A defence ministry laboratory in Toulouse is studying the piece to find out if it is
really a part of the Malaysia Airlines Boeing 777 that was travelling from Kuala
Lumpur to Beijing carrying 239 passengers and crew on board and disappeared,
on March 8 2014.
Experts said the two-metre object found on a beach could be a piece of the
Boeing wing called a flaperon. (What is a FLAPERON?) It
is made of lightweight aluminium and internally filled with honeycomb so that it
is light and serves the purpose of floating. It reduces the weight of an aircraft. It
tilts while landing or takeoff to control the speed of the aircraft. It is a
combination of flap and aileron, functionally, in some planes. (SEE a demo on Facebook)

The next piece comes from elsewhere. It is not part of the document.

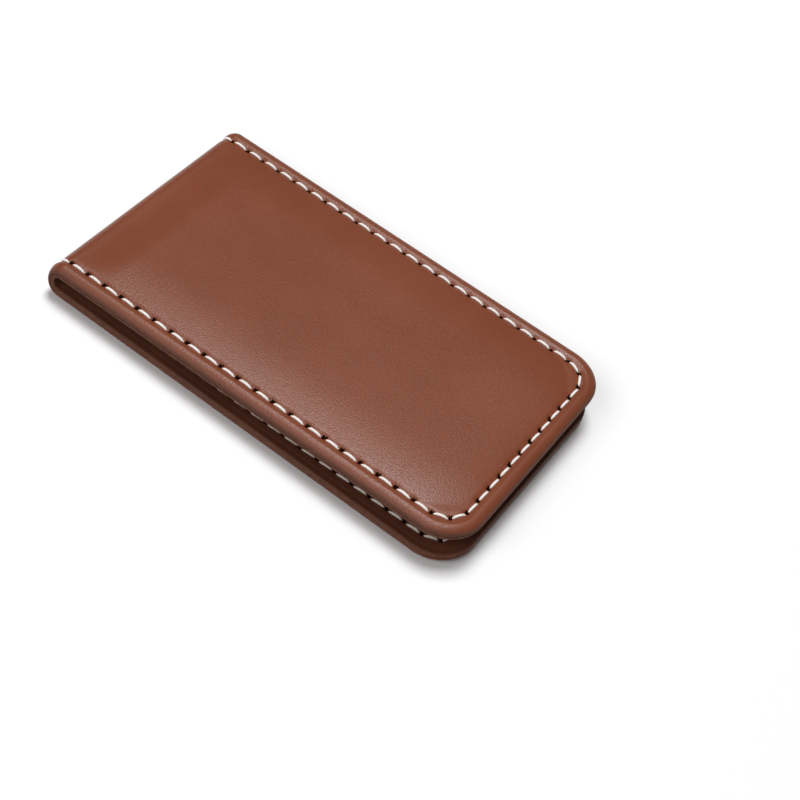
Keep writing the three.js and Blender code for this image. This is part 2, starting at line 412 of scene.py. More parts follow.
@dataclass(frozen=True)
class Layer:
    """One strip of the clip, leather or lining, as a closed shell with two faces and a rim.

    A subclass gives the relief of the two faces. Relief is a height towards the clip's outside.
    """

    sizes: ClipSizes
    seam: Seam
    strip: Strip
    inset: float
    top: float
    thickness: float
    outer_rim: Rim
    inner_rim: Rim
    columns_per_stitch: int = 12
    fold_columns: int = 18
    rim_steps: int = 8
    face_grades: tuple[tuple[float, int], ...] = ((8 * MM, 12), (4.2 * MM, 12), (1.6 * MM, 22))
    margin_steps: int = 7
    underside_grades: tuple[tuple[float, int], ...] = ((1.8 * MM, 7), (4.6 * MM, 16))
    middle_steps: int = 10
    pocket_wall: tuple[float, float] = (3.4 * MM, 4.7 * MM)
    pocket_end: tuple[float, float] = (2.9 * MM, 4.1 * MM)

    def reliefs(self, spots: Spots) -> tuple[Array, Array]:
        """The relief of the outer face and of the inner one."""
        raise NotImplementedError

    def pocket(self, spots: Spots) -> Array:
        """The depth of this layer's half of the pocket that holds the padding, board and magnets."""
        wall = ease(*self.pocket_wall, spots.inset)
        return self.sizes.rise * wall * ease(*self.pocket_end, spots.from_fold)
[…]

A piece of a suitcase had also been found on the beach earlier. Pings from the
plane were also reportedly picked up by satellite earlier.

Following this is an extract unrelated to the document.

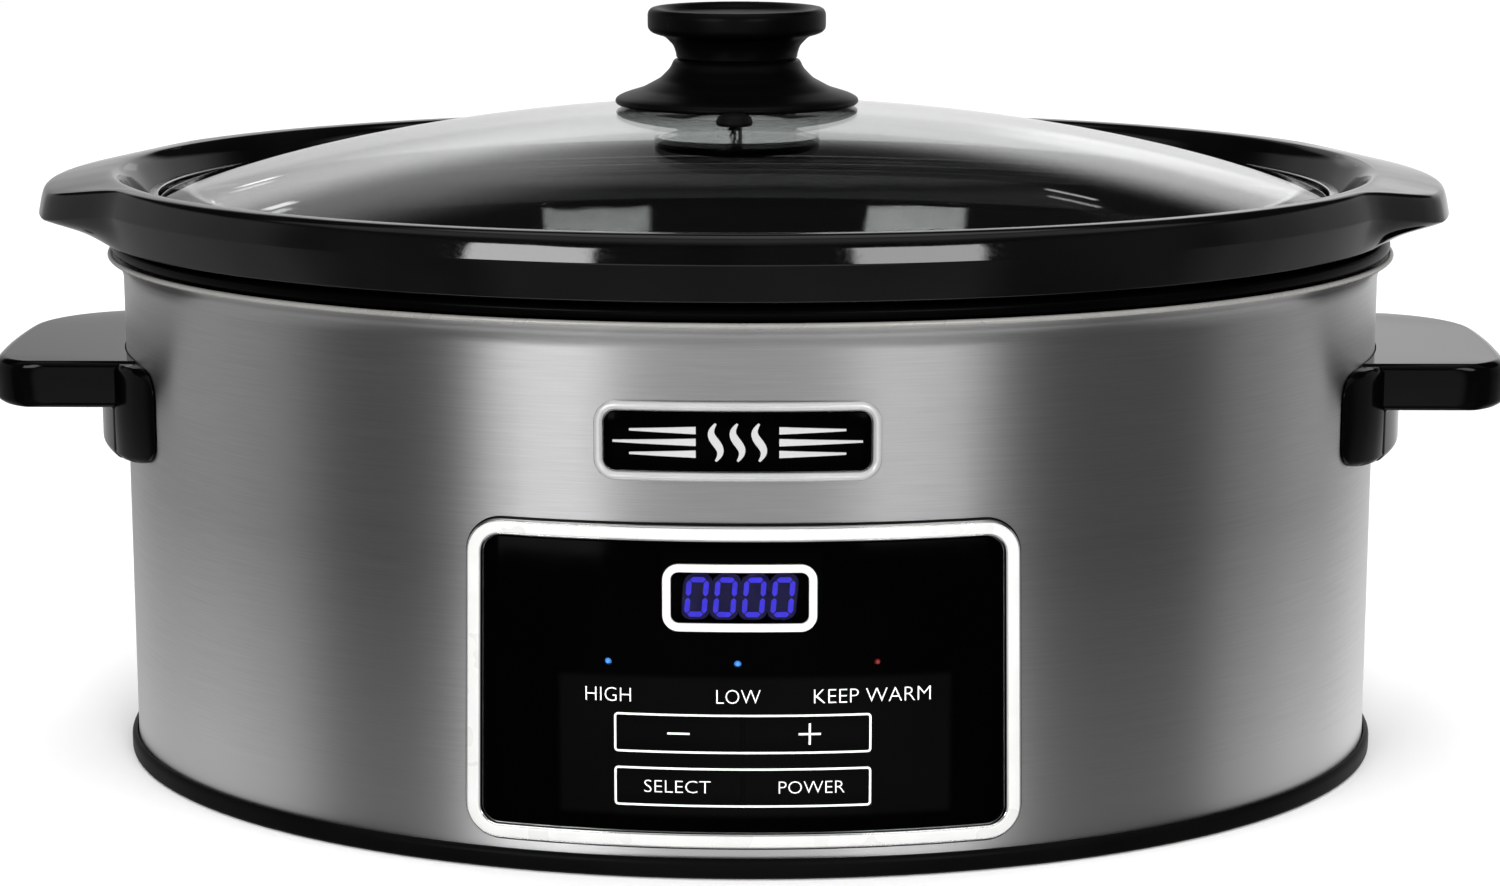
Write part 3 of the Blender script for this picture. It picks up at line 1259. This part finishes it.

The Malaysian authorities had early this year declared all passengers and crew
on board as dead. Malaysia and Australia have repeatedly claimed that the plane
veered off course and crashed in the southern Indian Ocean, off Madagascar, off
Reunion. The plane had disappeared from radar somewhere between Kuala
Lumpur and Beijing.
However, the search for the missing plane has continued all along in the Indian
Ocean ever since by Australian and other teams.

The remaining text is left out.